The capital allowances regime provides tax relief for a business on qualifying costs on certain capital assets, such as plant and machinery. A 'super-deduction' of up to 130% is available to companies investing in qualifying new plant and machinery between 1 April 2021 and 31 March 2023.

The report also recommends that by Autumn 2023, the government should review how to incentivise greater R&D for net zero innovation, including considering the role of R&D tax credits.

Simmons said: “The recommendations on reviewing R&D tax credits are timely given that the Treasury has just published a consultation on R&D tax credits, with a view to introducing a new single scheme, based on the existing RDEC, which predominantly targets larger businesses”.

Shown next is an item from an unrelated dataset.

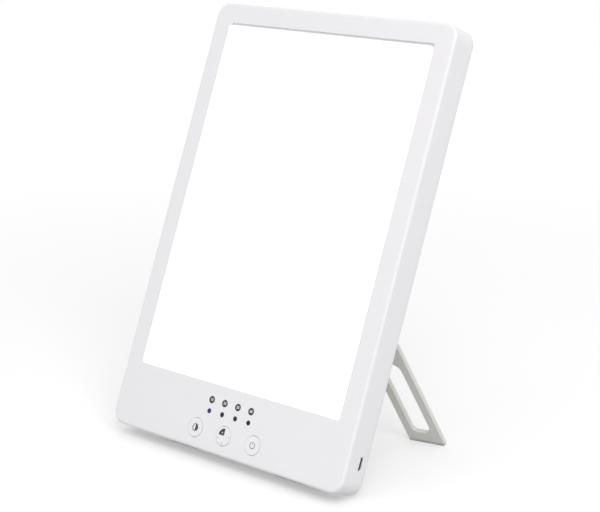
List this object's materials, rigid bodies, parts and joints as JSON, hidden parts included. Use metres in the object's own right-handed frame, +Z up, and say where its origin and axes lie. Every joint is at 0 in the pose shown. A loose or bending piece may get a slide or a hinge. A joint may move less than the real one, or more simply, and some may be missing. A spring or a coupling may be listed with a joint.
{
  "type": "light therapy lamp",
  "caption": "Thin edge-lit light panel with a control band, press keys and timer lights, leaning on two fold-out splayed loop legs.",
  "frame": {"origin": "on the surface that the lamp stands on, below the centre of its box", "axes": "+Z up, +X to the right of someone facing the light, +Y from the front to the back"},
  "size_m": [0.214, 0.139, 0.2945],
  "materials": {
    "housing_white": "fine satin white moulded plastic",
    "diffuser": "opal diffuser, lit from behind",
    "acrylic": "clear acrylic light guide",
    "reflector": "white reflector film",
    "chassis_metal": "folded sheet",
    "led_board": "white solder mask",
    "led": "phosphor",
    "screw_steel": "zinc plated",
    "circuit_board": "green solder mask",
    "black_plastic": "black moulding",
    "lens_dark": "dark smoked lens",
    "socket_steel": "stamped steel shell",
    "connector_plastic": "nylon",
    "can_aluminium": "aluminium can",
    "key_white": "fine satin white moulded plastic",
    "foot_rubber": "light grey rubber",
    "pin_steel": "ground steel",
    "leg_grey": "warm grey moulded plastic",
    "pad_rubber": "grey rubber"
  },
  "bodies": {
    "panel": {"front_housing": "housing_white", "diffuser_panel": "diffuser", "light_guide": "acrylic", "reflector_sheet": "reflector", "chassis_plate": "chassis_metal", "led_bar_left": "led_board", "led_bar_right": "led_board", "leds_left": "led", "leds_right": "led", "chassis_screws": "screw_steel", "control_board": "circuit_board", "key_switches": "black_plastic", "timer_leds": "led", "timer_lenses": "lens_dark", "usb_c_socket": "socket_steel", "led_connectors": "connector_plastic", "power_inductor": "black_plastic", "filter_capacitors": "can_aluminium", "controller_chip": "black_plastic", "board_screws": "screw_steel", "rear_cover": "housing_white", "case_screws": "screw_steel", "rubber_feet": "foot_rubber", "left_hinge_pin": "pin_steel", "right_hinge_pin": "pin_steel"},
    "left_leg": {"left_leg": "leg_grey", "left_leg_pad": "pad_rubber"},
    "right_leg": {"right_leg": "leg_grey", "right_leg_pad": "pad_rubber"},
    "brightness_key": {"brightness_key": "key_white"},
    "timer_key": {"timer_key": "key_white"},
    "power_key": {"power_key": "key_white"}
  },
  "joints": [
    {"name": "left_leg_fold", "type": "hinge", "parent": "panel", "child": "left_leg", "pos_m": [-0.0486, 0.00193, 0.13163], "axis": [0.9613, -0.1064, -0.2543], "range_deg": [-45, 0]},
    {"name": "right_leg_fold", "type": "hinge", "parent": "panel", "child": "right_leg", "pos_m": [0.0486, 0.00193, 0.13163], "axis": [0.9613, 0.1064, 0.2543], "range_deg": [-45, 0]},
    {"name": "brightness_press", "type": "slide", "parent": "panel", "child": "brightness_key", "axis": [0, 0.9225, -0.3859], "range_m": [0, 0.0005], "stiffness_N_per_m": 400},
    {"name": "timer_press", "type": "slide", "parent": "panel", "child": "timer_key", "axis": [0, 0.9225, -0.3859], "range_m": [0, 0.0005], "stiffness_N_per_m": 400},
    {"name": "power_press", "type": "slide", "parent": "panel", "child": "power_key", "axis": [0, 0.9225, -0.3859], "range_m": [0, 0.0005], "stiffness_N_per_m": 400}
  ]
}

“It is also interesting that the Skidmore report references evidence from the OECD in 2020 that suggests that R&D tax credits targeting smaller businesses are more effective at stimulating R&D investment than those targeting larger businesses. This evidence conflicts with the Treasury’s view that additionality in the current SME tax scheme is lower than the RDEC. It is hoped that Treasury carefully considers the recommendations of the report as part of the R&D tax consultation process, particularly when determining whether more generous support should be provided for different types of R&D,” she said.

The Treasury has opened a consultation on plans to introduce a new single R&D tax relief system based “as much as possible” on the existing Research and Development Expenditure Credit (RDEC) scheme for larger companies. According to the government, a single scheme based on the RDEC would be simpler for claimants to apply and would simplify the UK tax system; and further provide certainty of tax relief at an earlier point, making it more attractive to investors.